There are three suits in my bedroom wardrobe: there’s my David Byrne suit with the loud check and improbable shoulders that I last wore for my 50th birthday party; there’s a beautiful oatmeal coloured woollen suit that I bought for 50 quid in a sale at Reiss in Covent Garden, which I haven’t worn since moving to France; and there’s my linen wedding day suit, another 50 quid Reiss sale job, whose jacket was purloined one morning in our old house when our very young child dressed up as Monsieur Petanque, a French rustic character she created out of the blue one memorable morning. I didn’t laugh quite so much when I discovered that she’d torn off a button, but I’ve forgiven her over time – even though I’ve failed to track down a replacement.

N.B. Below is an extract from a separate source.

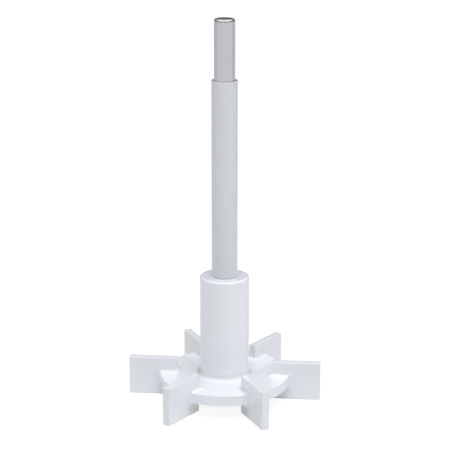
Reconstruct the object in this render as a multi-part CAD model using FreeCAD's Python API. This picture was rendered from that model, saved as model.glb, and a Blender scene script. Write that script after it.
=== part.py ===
import FreeCAD, Part
import math
import os

os.makedirs("parts", exist_ok=True)

# Laboratory stirrer shaft with a six-bladed disc turbine, in millimetres.
# The origin is on the shaft axis, level with the feet of the blades, and +Z
# runs up the shaft to the bare steel end that a drive chuck grips.
overall_length = 149.1

# Steel core: the bare end stands on a low shoulder over the stretch inside the sleeve
core_diameter = 8.0
core_shoulder = 0.25
bare_length = 23.1
core_end_round = 0.9
core_tip_chamfer = 1.0

# Sleeve over the core, its foot turned down to a spigot that the hub takes
sleeve_diameter = 10.0
spigot_shoulder = 0.25
spigot_length = 16.0
sleeve_edge_break = 0.2

# Turbine: hub, disc and blades are one machined piece
turbine_diameter = 75.0
blade_count = 6
blade_length = 18.75
blade_height = 15.0
blade_thickness = 3.0
blade_turn = -6.0
disc_diameter = 50.0
disc_thickness = 4.0
hub_diameter = 19.0
hub_height = 40.0
hub_edge_round = 0.8
root_fillet = 2.0
edge_break = 0.15

# Blind bore in the hub, stepped for the spigot and the core
bore_floor_thickness = 6.0
drill_point_angle = 118.0
tip_clearance = 0.5

core_radius = core_diameter / 2
sheathed_radius = core_radius - core_shoulder
sleeve_radius = sleeve_diameter / 2
spigot_radius = sleeve_radius - spigot_shoulder
disc_radius = disc_diameter / 2
hub_radius = hub_diameter / 2
disc_bottom = (blade_height - disc_thickness) / 2
disc_top = disc_bottom + disc_thickness
hub_top = disc_top + hub_height
sleeve_bottom = hub_top - spigot_length
sleeve_top = overall_length - bare_length
bore_bottom = disc_bottom + bore_floor_thickness
core_tip = bore_bottom + tip_clearance


def outline_edges(corners):
    """Edges of a closed outline in the XZ plane from (radius, height, rounding) corners."""
    points = [FreeCAD.Vector(r, 0, z) for r, z, _ in corners]
    starts, ends, arcs = [], [], []
    for i, (_, _, rounding) in enumerate(corners):
        here = points[i]
        back = (points[i - 1] - here).normalize()
        ahead = (points[(i + 1) % len(points)] - here).normalize()
        if rounding == 0:
            starts.append(here)
            ends.append(here)
            arcs.append(None)
            continue
        half_angle = back.getAngle(ahead) / 2
        run = rounding / math.tan(half_angle)
        centre = here + (back + ahead).normalize() * (rounding / math.sin(half_angle))
        crown = centre + (here - centre).normalize() * rounding
        starts.append(here + back * run)
        ends.append(here + ahead * run)
        arcs.append(Part.Arc(starts[-1], crown, ends[-1]).toShape())
    edges = []
    for i, arc in enumerate(arcs):
        if arc is not None:
            edges.append(arc)
        edges.append(Part.LineSegment(ends[i], starts[(i + 1) % len(starts)]).toShape())
    return edges


def turned(corners):
    """Solid of revolution about the shaft axis."""
    face = Part.Face(Part.Wire(outline_edges(corners)))
    return face.revolve(FreeCAD.Vector(0, 0, 0), FreeCAD.Vector(0, 0, 1), 360)


def steel_core():
    return turned([
        (0, core_tip, 0),
        (sheathed_radius - core_tip_chamfer, core_tip, 0),
        (sheathed_radius, core_tip + core_tip_chamfer, 0),
        (sheathed_radius, sleeve_top, 0),
        (core_radius, sleeve_top, 0),
        (core_radius, overall_length, core_end_round),
        (0, overall_length, 0),
    ])


def ptfe_sleeve():
    return turned([
        (sheathed_radius, sleeve_bottom, 0),
        (spigot_radius, sleeve_bottom, 0),
        (spigot_radius, hub_top, 0),
        (sleeve_radius - sleeve_edge_break, hub_top, 0),
        (sleeve_radius, hub_top + sleeve_edge_break, 0),
        (sleeve_radius, sleeve_top - sleeve_edge_break, 0),
        (sleeve_radius - sleeve_edge_break, sleeve_top, 0),
        (sheathed_radius, sleeve_top, 0),
    ])


def hub_and_disc():
    """Hub on its disc, with the stepped blind bore and its drill point."""
    drill_point = sheathed_radius / math.tan(math.radians(drill_point_angle / 2))
    return turned([
        (0, disc_bottom, 0),
        (disc_radius, disc_bottom, 0),
        (disc_radius, disc_top, 0),
        (hub_radius, disc_top, root_fillet),
        (hub_radius, hub_top, hub_edge_round),
        (spigot_radius, hub_top, 0),
        (spigot_radius, sleeve_bottom, 0),
        (sheathed_radius, sleeve_bottom, 0),
        (sheathed_radius, bore_bottom, 0),
        (0, bore_bottom - drill_point, 0),
    ])


def blade():
    """One flat paddle along +X, every edge broken with a small chamfer."""
    corner = FreeCAD.Vector(turbine_diameter / 2 - blade_length, -blade_thickness / 2, 0)
    plate = Part.makeBox(blade_length, blade_thickness, blade_height, corner)
    return plate.makeChamfer(edge_break, plate.Edges)


def junction_edges(solid, first, second):
    """Edges of the fused solid that lie where its two parts meet."""
    meeting = first.section(second)
    chosen = []
    for edge in solid.Edges:
        middle = edge.valueAt((edge.FirstParameter + edge.LastParameter) / 2)
        if meeting.distToShape(Part.Vertex(middle))[0] < 1e-4:
            chosen.append(edge)
    return chosen


def turbine():
    body = hub_and_disc()
    for i in range(blade_count):
        paddle = blade()
        paddle.rotate(FreeCAD.Vector(0, 0, 0), FreeCAD.Vector(0, 0, 1), blade_turn + i * 360 / blade_count)
        joined = body.fuse(paddle)
        body = joined.makeFillet(root_fillet, junction_edges(joined, body, paddle))
    return body


nodes = {"steel_core": steel_core, "ptfe_sleeve": ptfe_sleeve, "turbine": turbine}
for name, build in nodes.items():
    shape = build()
    if shape.ShapeType != "Solid":
        shape = shape.Solids[0]
    shape.exportStep("parts/" + name + ".step")
    print(name, "valid", shape.isValid(), "volume %.1f" % shape.Volume)
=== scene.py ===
import math

import bmesh
import bpy
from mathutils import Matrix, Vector


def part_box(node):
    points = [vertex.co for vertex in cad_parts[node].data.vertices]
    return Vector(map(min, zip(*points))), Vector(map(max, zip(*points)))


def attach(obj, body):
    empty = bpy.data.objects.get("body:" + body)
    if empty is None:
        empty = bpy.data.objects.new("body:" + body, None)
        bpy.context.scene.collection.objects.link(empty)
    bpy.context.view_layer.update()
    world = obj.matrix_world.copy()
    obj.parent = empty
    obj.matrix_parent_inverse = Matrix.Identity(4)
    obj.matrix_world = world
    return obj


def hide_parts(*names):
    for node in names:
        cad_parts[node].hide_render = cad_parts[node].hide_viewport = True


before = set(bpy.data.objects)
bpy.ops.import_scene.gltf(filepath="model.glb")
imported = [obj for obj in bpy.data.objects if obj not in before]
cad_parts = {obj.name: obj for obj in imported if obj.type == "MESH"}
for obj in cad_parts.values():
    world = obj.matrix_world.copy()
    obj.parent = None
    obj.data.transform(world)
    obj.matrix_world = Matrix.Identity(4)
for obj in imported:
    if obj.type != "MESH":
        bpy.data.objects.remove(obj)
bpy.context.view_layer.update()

mm = 0.001
deg = math.pi / 180

bpy.context.scene.view_settings.view_transform = "Standard"

# Camera where the photograph's was, in front of the shaft and looking a little down on it

photoView = {
    "distance": 598.4 * mm,
    "height": 246.1 * mm,
    "pitchDown": 16.42 * deg,
    "lens": 130.6,
    "sensor": 36.0,
    "shift": 0.0009,
    "clip": (0.01, 50),
}


def placeCamera(view):
    data = bpy.data.cameras.new("photoCamera")
    data.lens = view["lens"]
    data.sensor_width = view["sensor"]
    data.shift_x = view["shift"]
    data.clip_start, data.clip_end = view["clip"]
    camera = bpy.data.objects.new("photoCamera", data)
    camera.location = (0, -view["distance"], view["height"])
    camera.rotation_euler = (math.pi / 2 - view["pitchDown"], 0, 0)
    bpy.context.scene.collection.objects.link(camera)
    bpy.context.scene.camera = camera


placeCamera(photoView)
print("camera placed")


# Small helpers for the node trees, whose nodes are laid out by column and row

nodeGrid = (200, -180)


# A socket takes a plain value or another node's output
def feed(tree, socket, value):
    if isinstance(value, bpy.types.NodeSocket):
        tree.links.new(value, socket)
    else:
        socket.default_value = value


def addNode(tree, kind, place, inputs=None, **settings):
    node = tree.nodes.new(kind)
    node.location = (place[0] * nodeGrid[0], place[1] * nodeGrid[1])
    for key, value in settings.items():
        setattr(node, key, value)
    for label, value in (inputs or {}).items():
        feed(tree, node.inputs[label], value)
    return node


def mathNode(tree, place, operation, first, second):
    return addNode(tree, "ShaderNodeMath", place, {0: first, 1: second}, operation=operation).outputs[0]


def mixNumbers(tree, place, factor, first, second):
    inputs = {"Factor": factor, "A": first, "B": second}
    return addNode(tree, "ShaderNodeMix", place, inputs).outputs["Result"]


# On a Mix node the colour sockets share their names with the number sockets, so they go by index
def mixColours(tree, place, factor, first, second):
    inputs = {"Factor": factor, 6: (*first, 1), 7: (*second, 1)}
    return addNode(tree, "ShaderNodeMix", place, inputs, data_type="RGBA").outputs[2]


def rangeNode(tree, place, value, span, shades, kind="LINEAR"):
    inputs = {"Value": value, "From Min": span[0], "From Max": span[1],
              "To Min": shades[0], "To Max": shades[1]}
    return addNode(tree, "ShaderNodeMapRange", place, inputs, interpolation_type=kind).outputs["Result"]


def grey(level):
    return (level, level, level, 1)


def newGroup(name, inputs, output):
    tree = bpy.data.node_groups.new(name, "ShaderNodeTree")
    for label, kind, value in inputs:
        socket = tree.interface.new_socket(name=label, in_out="INPUT", socket_type=kind)
        if value is not None:
            socket.default_value = value
    tree.interface.new_socket(name=output, in_out="OUTPUT", socket_type="NodeSocketFloat")
    given = addNode(tree, "NodeGroupInput", (-5, 0)).outputs
    result = addNode(tree, "NodeGroupOutput", (4, 0)).inputs[output]
    return tree, given, result


# Effects that the materials share

grooveNoise = {"Scale": 1.0, "Detail": 3.0, "Roughness": 0.6}
wearNoise = {"Scale": 90.0}
hazeNoise = {"Detail": 3.0}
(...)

Periodically I look at my suits and maybe even touch them with a certain sense of nostalgia. Sensible people, like my wife, would have got sent them to the Croix Rouge by now, but I like to think that one day they will serve a purpose. I’ve already made a pact with my friend Dan that we will become dandies together in our dotage. Regardez! C’est Messieurs Sampson et Courtice, le Beau Brummel et le Beau Nash du Lot.
A dash of finery



I talk of suits this morning because I finally watched over the weekend the DVD bought in the July sales of Procol Harum live at the Union Chapel, Islington in 2004. I’ve long had a very soft spot for the finest of Essex. Briefly, during a misguided period as a schoolboy when my best mate and I believed that we were too cool for 7” singles, I perceived Procol Harum as a singles band and therefore rejected them a un-hip. But a long-haired ‘head’ at the Fridaybridge agricultural camp in the Fenlands waxed lyrical one summer about ‘the Procols’ to anyone prepared to listen. Prepared, I spent some of my hard-earned money on a couple of ‘two-fer’ albums of theirs on the Fly label.

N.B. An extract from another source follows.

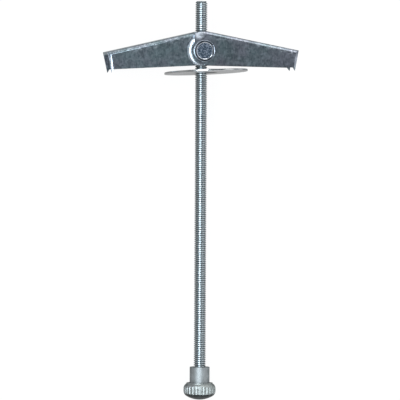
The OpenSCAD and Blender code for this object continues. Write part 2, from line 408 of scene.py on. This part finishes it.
wing = {
    "softEdge": 0.12,
    "rollInner": 3.7, "rollOuter": 6.4, "rollLean": (0.35, 0.97),  # where the roll on the nose's edge lies
    "edgeLean": 0.3, "webLean": 0.9,
    "zinc": {
        "dark": (0.19, 0.22, 0.24), "light": (0.44, 0.49, 0.54), "roughness": (0.28, 0.31), "bump": 0.3,
        "scales": (700, 1400, 6500, 4200), "mix": (0.4, 0.12, 0.48), "spread": (0.40, 0.64),
        "tints": ((0.88, 1.0, 0.98), (1.0, 0.95, 1.0)),
        # pale specks near the fold: partly a speckled finish, partly a painted sheen
        "specksAndPaintedSheen": {
            "full": 1.2, "none": 5.5, "mix": (0.55, 0.45), "low": 0.54, "high": 0.70, "fade": 0.14,
            "colour": (0.76, 0.80, 0.82), "dull": 0.3,
        },
        # painted highlight: bright patches at the flanges' root corners
        "paintedGlint": {
            "places": ((-1.8, -4.2, 5.4), (1.8, 4.2, 5.4)),  # upright, from the pivot
            "reach": 2.1, "core": 0.9, "spread": (0.15, 0.5), "colour": (0.86, 0.90, 0.96), "dull": 0.12,
        },
    },
    # the roll's lighter finish: painted highlight
    "roll": {
        "dark": (0.46, 0.51, 0.56), "light": (0.66, 0.71, 0.76), "roughness": (0.29, 0.33),
        "scales": (700, 1400, 6500, 4200),
    },
    # dark finish for the faces that look back along the rod: painted shade
    "edge": {"dark": (0.10, 0.12, 0.13), "light": (0.22, 0.24, 0.26), "roughness": (0.3, 0.4)},
}


def markDepth(piece):  # keeps how many millimetres each point of a wing lies below its web
    upward = [face for face in piece.data.polygons if face.normal.dot(rodAxis) > wing["webLean"]]
    web = max(upward, key=lambda face: face.area)
    depths = [(web.center - corner.co).dot(web.normal) / mm for corner in piece.data.vertices]
    piece.data.attributes.new("foldDepth", "FLOAT", "POINT").data.foreach_set("value", depths)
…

It was a brilliant concert, even if Matthew Fisher the organist looked like a Fisher out of water, re-united with Gary Brooker, whom he would sue unsuccessfully a little later for a share of the considerable ‘Whiter Shade Of Pale’ royalties. Gary Brooker has a holiday home in the Lot and I caught him one memorable evening in Cahors, turning up as a special guest with Bill Wyman’s Rhythm Kings. It seems, though, that I missed him this summer, playing in concert with Andy Fairweather-Low.


An underrated Procol classic

Anyway, Geoff Whitehorn, the guitarist manfully filling Robin Trower’s considerable shoes, was sporting a T-shirt bearing the legend: Success is never having to wear a suit. I thought that was splendid. Enough to persuade me to overlook his unfortunate mullet hairdo and the Adidas sweat bands on his wrists.

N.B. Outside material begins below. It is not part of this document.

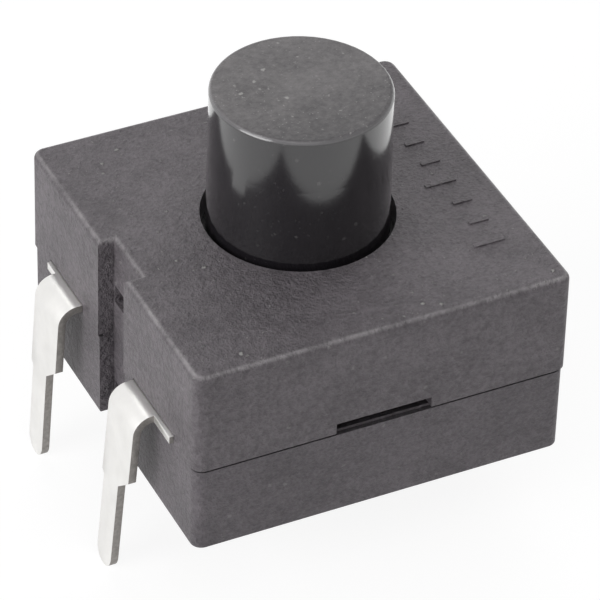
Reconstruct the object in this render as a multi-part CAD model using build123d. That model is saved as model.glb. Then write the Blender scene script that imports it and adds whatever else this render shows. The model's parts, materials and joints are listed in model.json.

It has enabled me to look differently at my underemployed suits. Maybe they can serve as a tangible vindication of the life of a countryman that I chose, quite against type, 18 years ago this September. Last time I was in London, I stayed with my most conventionally successful friend, who sold his shares in a PR firm and invested his money shrewdly. When we parted on the Saturday morning, he was bound for Craven Cottage, where he acts as a guide around the stadium of his beloved Fulham. He wore a beautiful Georgio Armani suit for the occasion and I watched him ride off, somewhat incongruously, on his scooter to negotiate the traffic. He’s in a state of semi-retirement now, but that immaculate suit will always serve as a symbol of his own brand of success.



Last week I had a visit from a young man who, like my friend on the scooter, is a politics graduate. But he has just spent the last five years in the Foreign Legion. As a reader, like many boys of my age, of C.P. Wren’s Beau Geste, I was intrigued. So while Tom quizzed me about the ins and outs of building in straw, I grilled him about his experience in the Legion. It seems to bear little resemblance to the stereotypical images of camels and crenellated forts in the middle of the desert. In fact, he spent a lot of time in and around the Lot – hence his interest in buying a land here on which to build a house of straw.
At a cinema in the Lot very near you



I’d forgotten to mention in my reply to his e-mail that I have resorted to asking visitors to buy a copy of my last remaindered book – to help me get rid of the box full that I foolishly bought with my author’s discount. While wondering how I would broach the subject, my charming and appreciative visitor produced a nice bottle of Cahors wine, which he’d thoughtfully brought as a peace offering. In the end I gave him a copy, happy to help out a fellow traveller on the road peopled with unsuited pilgrims.



Ironically, during my proper career, I never reached the dizzy upper echelons of the Civil Surface where suits are de rigueur. The few that I’ve owned in my life have been more fashion statements than uniform. My only realistic hope of wearing one here in my adopted country would seem to be at a restaurant. However, since we have more or less given up the hope of finding an establishment that serves up decent vegetarian food that hasn’t been whipped into a froth and wiped across a plate as a streak of edible colour, even that is looking increasingly unlikely.



Hey ho, then. It’s a countryman’s life for me. For now, my three suits will remain as unworn objects of desire for as long as the little pieces of cedar can fend off the moths. One thing’s for sure (now that the accursed hunting season is upon us once more): you’ll never catch me in the countryman’s olive-coloured uniform that goes with the peaked cap and rifle. If and when I sport a suit in my dotage, perhaps I shall take a cane on my walks with canine companion and with it I can fence off these menacing predators of our wildlife. A pox be upon you and your family, sir! Be gone in your 4x4 and never again darken these wooded paths! For I am Beau Sampson, defender of the Animal Kingdom!



Even hunters wouldn’t dare mess with a be-suited expatriate octogenarian.